- Episode no.: Season 26 Episode 13
- Directed by: Chris Clements
- Written by: Michael Price
- Production code: TABF06
- Original air date: February 8, 2015

Guest appearances
- Kevin Michael Richardson as Albert; Pharrell Williams as himself;

Episode features
- Couch gag: People start to eat each Simpson off of a sushi plate that is sitting on a moving boat, except for Homer, who falls into the water and gets eaten by a fish after the boat flips over.

Episode chronology
| ← Previous "The Musk Who Fell to Earth" | Next → "My Fare Lady" |
- The Simpsons season 26

= Walking Big & Tall =

"Walking Big & Tall" is the thirteenth episode of the twenty-sixth season of the American animated television series The Simpsons, and the 565th overall episode of the series. The episode was directed by Chris Clements and written by Michael Price. It originally aired on the Fox network in the United States on February 8, 2015.

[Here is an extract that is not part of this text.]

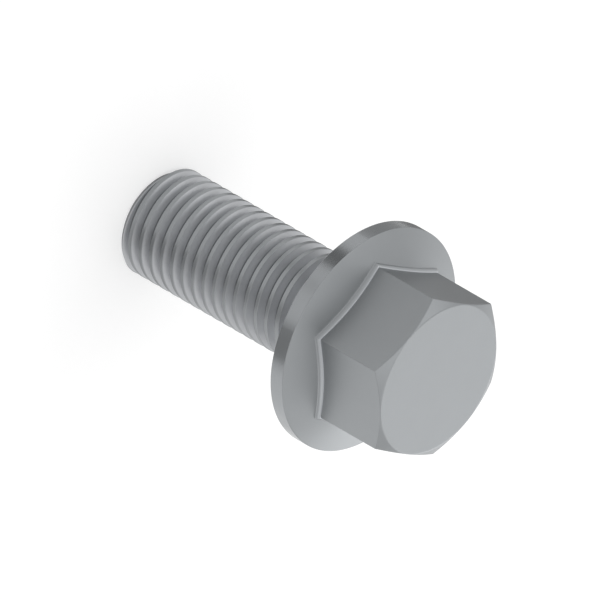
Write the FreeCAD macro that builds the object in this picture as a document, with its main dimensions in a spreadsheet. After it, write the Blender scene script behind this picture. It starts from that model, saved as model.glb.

In this episode, Homer joins a support group that embraces obesity and protests unrealistic thin figures. Kevin Michael Richardson guest starred as Albert, and musician Pharrell Williams appeared as himself. The episode received mixed reviews.

==Plot==
At a town hall meeting, the town discovers that its anthem "Only Springfield" is being used by numerous towns in North America and around the world such as Tuscaloosa, Austin, Oakland, Calgary, Provo, Ulaanbaatar and Area 51, after former mayor Hans Moleman bought the anthem from a salesman. Lisa and Bart compose a new anthem called "Why Springfield, Why Not" and perform it in the theater with other students. Homer has difficulty sitting in his seat at the performance due to his obesity, and when he must stand to give a standing ovation, he inadvertently tears out his row of seats, causing destruction to the theater. Marge urges him to join a weight-control group, but the one he joins is run by the mobility scooter-bound Albert, who states that obesity is beautiful, and Homer decides to embrace his obesity.

After the group causes a disruption outside a fashion store which they claim promotes unrealistically thin figures, Marge urges Homer to leave the group and start a diet, but he refuses. Confronting Homer and the obese group at a rally, Marge finally points out that Homer should not follow Albert, who she says is too lazy to walk. Albert attempts to get up from his scooter to prove her wrong, but suffers a fatal heart attack. At Albert's funeral, Homer delivers a eulogy where, upon learning that the deceased was only 23, he pleads for the obese people to lose weight. He and Marge walk home as he promises to yo-yo diet, and a montage shows Homer's physique changing drastically with his age over the next few decades.

==Production==
The episode's opening was inspired by a story about a TV station hiring a composer to write a city-pride song who then sold the same song to other cities. Musician Asa Taccone and episode writer Michael Price wrote the new Springfield anthem.

Musician Pharrell Williams guest starred as himself. Executive producer Al Jean said that Williams would offer to write a new anthem for Springfield.

==Cultural references==
Pharrell Williams sings his song "Happy," which gets him kicked out of town.

==Reception==
===Viewing figures===
The episode received an audience of 2.78 million, making it the second most watched show on Fox that night.

===Critical response===
Dennis Perkins of The A.V. Club gave the episode a B−, saying "The careless construction of latter-day Simpsons episodes is never more pronounced than in ‘Walking Big & Tall,’ a slapdash amalgam of two marginally promising plots which would have benefitted from some room to breathe. Even more than the usual resulting thinness of main and sub-plot, ‘Walking Big & Tall’ sets up one A-story and simply abandons it in favor of another, the baffling result of which is a confused two-headed monster of an episode whose flashes of amusement wither under the latter plot's mean-spirited succession of fat jokes".

Tony Sokol of Den of Geek gave this episode 4 out of 5 stars. He stated that the episode was more original that other episodes this season and highlighted the list that Homer reads to Lenny, Carl, Barney, and Moe.

===Awards and nominations===
Michael Price was nominated for a Writers Guild of America Award for Outstanding Writing in Animation at the 68th Writers Guild of America Awards for his script to this episode.